Cedar Rapids native Zach Johnson teed off at 7:57 a.m. on hole No. 10. The fan favorite among the gallery finished the day five strokes back at 69. Johnson, who is in third place in the FedEx Cup standings behind Perry and Woods, also found the course to be a tough test.

“It was like Sunday pins today,” the 2007 Masters winner said. “That and minimal roll, so it played pretty hard, pretty challenging for sure. But this course really recovered from the rain all night, and it’s starting to dry out, so it should be a great championship.”

Ricky Barnes, who finished last month’s U.S. Open tied for second, also shot a 69. The 28-year-old Californian was pleased with his performance.

“I hit the ball great,” the Arizona alum said. “I hit 16 greens.
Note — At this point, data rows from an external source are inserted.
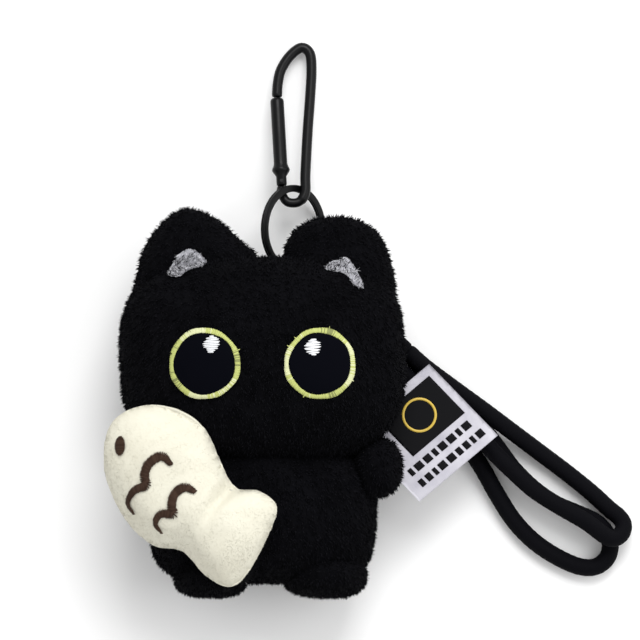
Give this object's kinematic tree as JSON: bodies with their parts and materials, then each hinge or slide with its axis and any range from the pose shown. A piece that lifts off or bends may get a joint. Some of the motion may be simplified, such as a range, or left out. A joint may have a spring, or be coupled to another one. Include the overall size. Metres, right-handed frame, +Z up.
{
  "type": "plush keychain",
  "caption": "Stuffed black cat holding a cream fish, lying on its back, with a woven side label, a cord wrist strap, a split ring and a sprung carabiner.",
  "frame": {"origin": "centre of the flat spot on the back of the cat's head, on the surface that it lies on", "axes": "+Y from the feet to the carabiner, +X to the strap's side, +Z up out of the face"},
  "size_m": [0.1471, 0.1553, 0.0521],
  "materials": {
    "black_pile": "short black plush pile",
    "grey_pile": "grey plush inner-ear patch",
    "cream_pile": "short cream plush pile",
    "stuffing": "white polyester fibre fill",
    "eye_satin": "smooth navy-black satin stitch",
    "eye_thread": "yellow-green embroidery thread",
    "white_thread": "white embroidery thread",
    "brown_thread": "dark brown embroidery thread",
    "black_metal": "smooth black enamel on steel",
    "spring_steel": "plain spring steel",
    "black_ribbon": "black woven ribbon",
    "black_cord": "black braided round cord",
    "satin_label": "silver-white satin ribbon"
  },
  "bodies": {
    "plush": {"head_front_panel": "black_pile", "head_back_panel": "black_pile", "torso_front_panel": "black_pile", "torso_back_panel": "black_pile", "ear_left": "black_pile", "ear_right": "black_pile", "arm_left": "black_pile", "arm_right": "black_pile", "leg_left": "black_pile", "leg_right": "black_pile", "ear_lining_left": "grey_pile", "ear_lining_right": "grey_pile", "fish_front_panel": "cream_pile", "fish_back_panel": "cream_pile", "head_stuffing": "stuffing", "torso_stuffing": "stuffing", "fish_stuffing": "stuffing", "eye_disc_left": "eye_satin", "eye_ring_left": "eye_thread", "eye_glint_left": "white_thread", "eye_disc_right": "eye_satin", "eye_ring_right": "eye_thread", "eye_glint_right": "white_thread", "fish_eye": "brown_thread", "fish_mark_upper": "brown_thread", "fish_mark_lower": "brown_thread", "hang_tab": "black_ribbon", "strap_cuff": "black_ribbon", "strap_loop_upper": "black_cord", "strap_loop_lower": "black_cord"},
    "ring": {"split_ring": "black_metal"},
    "carabiner": {"carabiner_frame": "black_metal", "gate_pin": "spring_steel"},
    "gate": {"carabiner_gate": "black_metal", "gate_spring": "spring_steel"},
    "label": {"woven_label": "satin_label"}
  },
  "joints": [
    {"name": "ring_swing", "type": "hinge", "parent": "plush", "child": "ring", "pos_m": [0.0085, 0.025, 0.0102], "axis": [0.6947, 0, -0.7193], "range_deg": [-70, 10]},
    {"name": "carabiner_swing", "type": "hinge", "parent": "ring", "child": "carabiner", "pos_m": [0.0085, 0.048, 0.0102], "axis": [0.6947, 0, -0.7193], "range_deg": [-60, 60]},
    {"name": "gate_pivot", "type": "hinge", "parent": "carabiner", "child": "gate", "pos_m": [0.0052, 0.04995, 0.00965], "axis": [0, -0.1908, -0.9816], "range_deg": [0, 12], "stiffness_Nm_per_rad": 0.02},
    {"name": "label_flap", "type": "hinge", "parent": "plush", "child": "label", "pos_m": [0.036, -0.0226, 0.0175], "axis": [0, -1, 0], "range_deg": [-10, 25]}
  ]
}
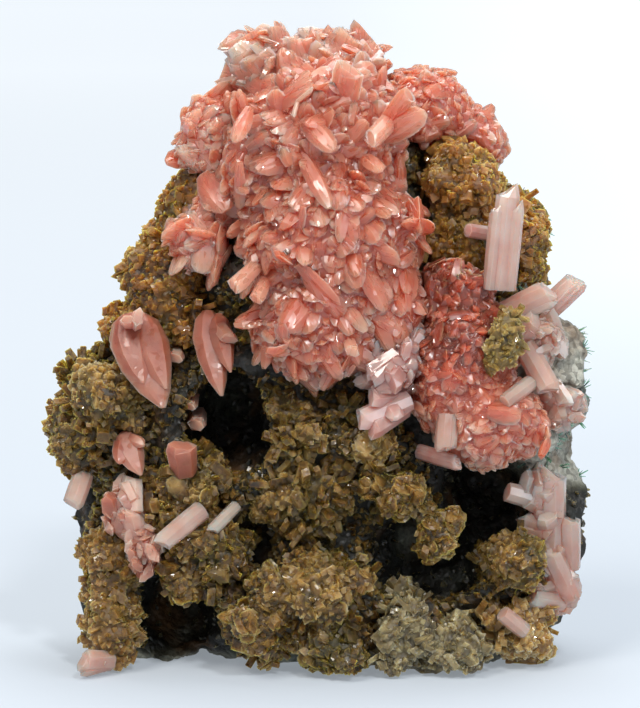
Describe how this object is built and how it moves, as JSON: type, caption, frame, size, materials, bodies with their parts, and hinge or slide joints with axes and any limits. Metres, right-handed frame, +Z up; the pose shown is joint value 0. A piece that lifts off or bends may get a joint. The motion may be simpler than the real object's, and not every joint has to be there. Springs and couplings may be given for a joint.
{
  "type": "hureaulite specimen",
  "caption": "Freestanding mineral specimen for display: coral-pink bladed crystal sprays and pale prisms on brown crusts, over a wedge of grey-green host rock with open pockets.",
  "frame": {"origin": "on the foot plane, under the middle of the specimen's bounding box", "axes": "+Z up, -Y out of the crystal-bearing front towards the viewer, +X to the viewer's right"},
  "size_m": [0.0424, 0.0262, 0.0492],
  "materials": {
    "altered_rock": "broken altered phosphate-bearing rock, dull grey-green with dark green needles, near black in the pockets",
    "olive_crust": "rough crust of tiny glistening siderite crystals, olive-brown",
    "honey_crust": "rough crust of tiny glistening siderite crystals, honey-brown",
    "grey_crust": "druse of tiny grey-beige crystals, glistening",
    "coral_crystal": "translucent coral-pink hureaulite, vitreous, paler at the tips",
    "pale_crystal": "translucent pale pink hureaulite prisms, vitreous, striated along their length",
    "lilac_crystal": "translucent greyish lilac-pink hureaulite, vitreous"
  },
  "bodies": {
    "root": {"host_rock": "altered_rock", "left_flank_crust": "olive_crust", "left_shoulder_crust": "olive_crust", "left_middle_crust": "olive_crust", "left_foot_crust": "honey_crust", "centre_crust": "olive_crust", "lower_centre_crust": "olive_crust", "grey_foot_crust": "grey_crust", "diagonal_ridge": "olive_crust", "pocket_ball": "olive_crust", "right_foot_crust": "honey_crust", "top_right_crust": "olive_crust", "right_flank_crust": "olive_crust", "nugget": "honey_crust", "back_left_crust": "olive_crust", "back_right_crust": "grey_crust", "crown_spray": "coral_crystal", "crest_tuft": "coral_crystal", "back_crest_spray": "coral_crystal", "shoulder_fan": "coral_crystal", "cheek_fan": "coral_crystal", "right_spray": "coral_crystal", "bridge_spray": "lilac_crystal", "left_chain": "coral_crystal", "rim_cluster": "pale_crystal", "back_spray": "coral_crystal", "broad_fan": "coral_crystal", "slim_fan": "coral_crystal", "low_fan": "coral_crystal", "stub_blade": "coral_crystal", "rim_column": "pale_crystal", "tall_prism": "pale_crystal", "reclining_prism": "pale_crystal", "flank_prism": "pale_crystal", "block_prism": "pale_crystal", "glassy_prism": "pale_crystal", "leaning_prism": "pale_crystal", "perched_prism": "pale_crystal", "slim_prism": "pale_crystal", "pocket_prism": "pale_crystal", "foot_prism": "pale_crystal", "lilac_blade": "lilac_crystal", "hanging_crystal": "pale_crystal", "ledge_crystal": "lilac_crystal", "heel_crystal": "pale_crystal", "elbow_crystal": "pale_crystal", "upper_twig": "lilac_crystal"}
  },
  "joints": []
}
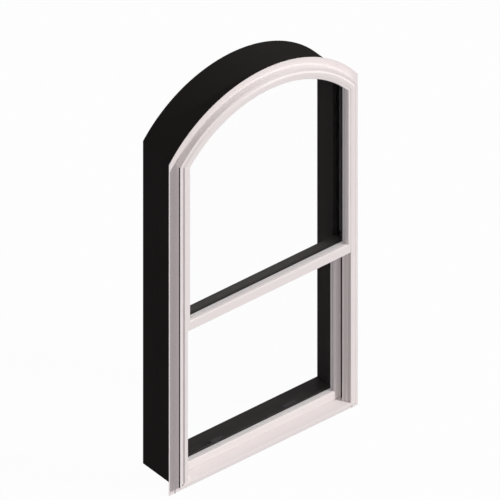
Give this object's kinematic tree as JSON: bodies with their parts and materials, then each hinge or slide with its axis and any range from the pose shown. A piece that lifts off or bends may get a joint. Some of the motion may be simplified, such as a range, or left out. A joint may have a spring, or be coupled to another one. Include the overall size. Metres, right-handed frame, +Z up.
{
  "type": "sash window",
  "caption": "Arch-top single-hung sash window in its deep jamb box: fixed arched upper sash, sliding lower sash with lock and lifts, white outside, black inside, thin nailing fins.",
  "frame": {"origin": "middle of the window's width, on the back face of the nailing fins, level with the jambs' lower ends", "axes": "+X to the right seen from outdoors, +Y into the building, +Z up"},
  "size_m": [0.9764, 0.2429, 1.8996],
  "materials": {
    "white_cladding": "warm white satin coat on pultruded fibreglass and vinyl",
    "white_vinyl": "white extruded vinyl, flat",
    "black_paint": "wood boards under satin black paint",
    "black_vinyl": "black extruded vinyl",
    "black_rubber": "black seal rubber, dull",
    "pane_glass": "clear float glass with green-grey edges",
    "white_spacer": "white coated roll-formed spacer bar",
    "plain_steel": "zinc-plated steel",
    "dark_hardware": "black powder coat, satin"
  },
  "bodies": {
    "frame": {"jamb_left": "black_paint", "jamb_right": "black_paint", "head_jamb": "black_paint", "sill_core": "black_paint", "sill_cladding": "white_cladding", "extension_left": "black_paint", "extension_right": "black_paint", "extension_head": "black_paint", "extension_sill": "black_paint", "fin_left": "white_vinyl", "fin_right": "white_vinyl", "fin_head": "white_vinyl", "fin_sill": "white_vinyl", "frame_face_left": "white_cladding", "frame_face_right": "white_cladding", "frame_face_head": "white_cladding", "corner_gasket_left": "black_rubber", "corner_gasket_right": "black_rubber", "jamb_cover_left": "white_cladding", "jamb_cover_right": "white_cladding", "cover_pile_left": "black_rubber", "cover_pile_right": "black_rubber", "track_liner_left": "black_vinyl", "track_liner_right": "black_vinyl", "inner_stop_left": "black_paint", "inner_stop_right": "black_paint", "inner_stop_head": "black_paint", "upper_stile_left": "white_cladding", "upper_stile_right": "white_cladding", "upper_arch_rail": "white_cladding", "upper_meeting_rail": "white_cladding", "upper_inner_bead": "black_paint", "upper_sash_screws": "plain_steel", "upper_pane_outer": "pane_glass", "upper_pane_inner": "pane_glass", "upper_spacer": "white_spacer", "upper_setting_blocks": "black_rubber", "meeting_seal": "black_rubber", "lock_keeper": "dark_hardware", "balance_tubes": "plain_steel"},
    "lower_sash": {"lower_stile_left": "white_cladding", "lower_stile_right": "white_cladding", "lower_top_rail": "white_cladding", "lower_bottom_rail": "white_cladding", "top_rail_cap": "black_paint", "lower_inner_bead": "black_paint", "lower_pane_outer": "pane_glass", "lower_pane_inner": "pane_glass", "lower_spacer": "white_spacer", "lower_setting_blocks": "black_rubber", "bottom_seal": "black_rubber", "lock_case": "dark_hardware", "lift_handles": "dark_hardware", "lift_screws": "plain_steel", "balance_rods": "plain_steel", "balance_brackets": "plain_steel"},
    "lock": {"lock_cam": "dark_hardware"}
  },
  "joints": [
    {"name": "sash_slide", "type": "slide", "parent": "frame", "child": "lower_sash", "axis": [0, 0, 1], "range_m": [0, 0.7]},
    {"name": "lock_turn", "type": "hinge", "parent": "lower_sash", "child": "lock", "pos_m": [0, 0.036, 0.796], "axis": [0, 0, 1], "range_deg": [0, 90]}
  ]
}
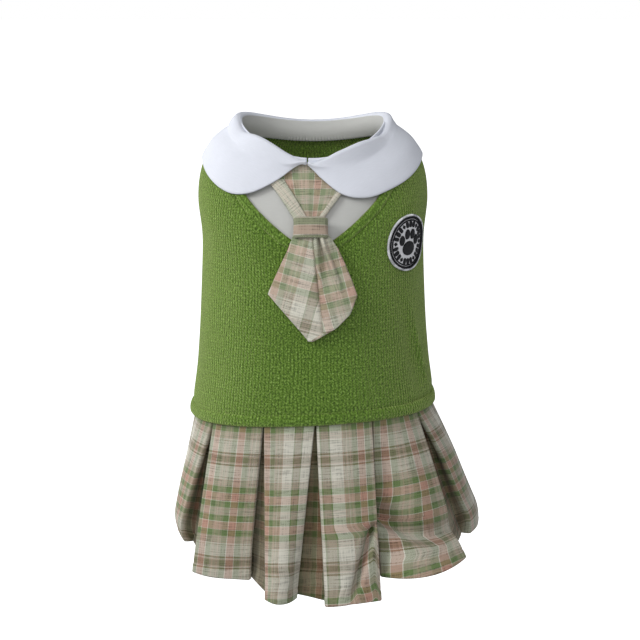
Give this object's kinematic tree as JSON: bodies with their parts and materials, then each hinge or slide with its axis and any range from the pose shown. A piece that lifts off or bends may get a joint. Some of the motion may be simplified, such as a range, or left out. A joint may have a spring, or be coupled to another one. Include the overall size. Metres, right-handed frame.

If it hit it like I did today, tomorrow, and the rest of the tournament, I think I can make a good run at it.”

Tournament officials regarded this year’s field to be the strongest since the event began in 1971, no doubt because of an enticing incentive. Last year, the tournament introduced the John Deere Classic Jet Experience, in which it offered a nonstop private charter plane flight from the Quad Cities to the site of the British Open, which will begin July 16.

“It’s made all the difference in the world for us,” tournament director Clair Peterson said. “What it’s done is allowed us to lock in our field much earlier and allow us to talk about the marquee guys in our field much earlier. They know they can do both — play in the John Deere and still get to the British. We’ll have them in Prestwick by 10 a.m. [July 13].”

The highest finisher at this weekend’s tournament automatically qualifies for the British Open. Currently, 23 of the John Deere Classic competitors have qualified to tee off at Turberry, and eight are scheduled to take advantage of the charter flight. By Sunday evening, a 24th golfer could be traveling over the Atlantic.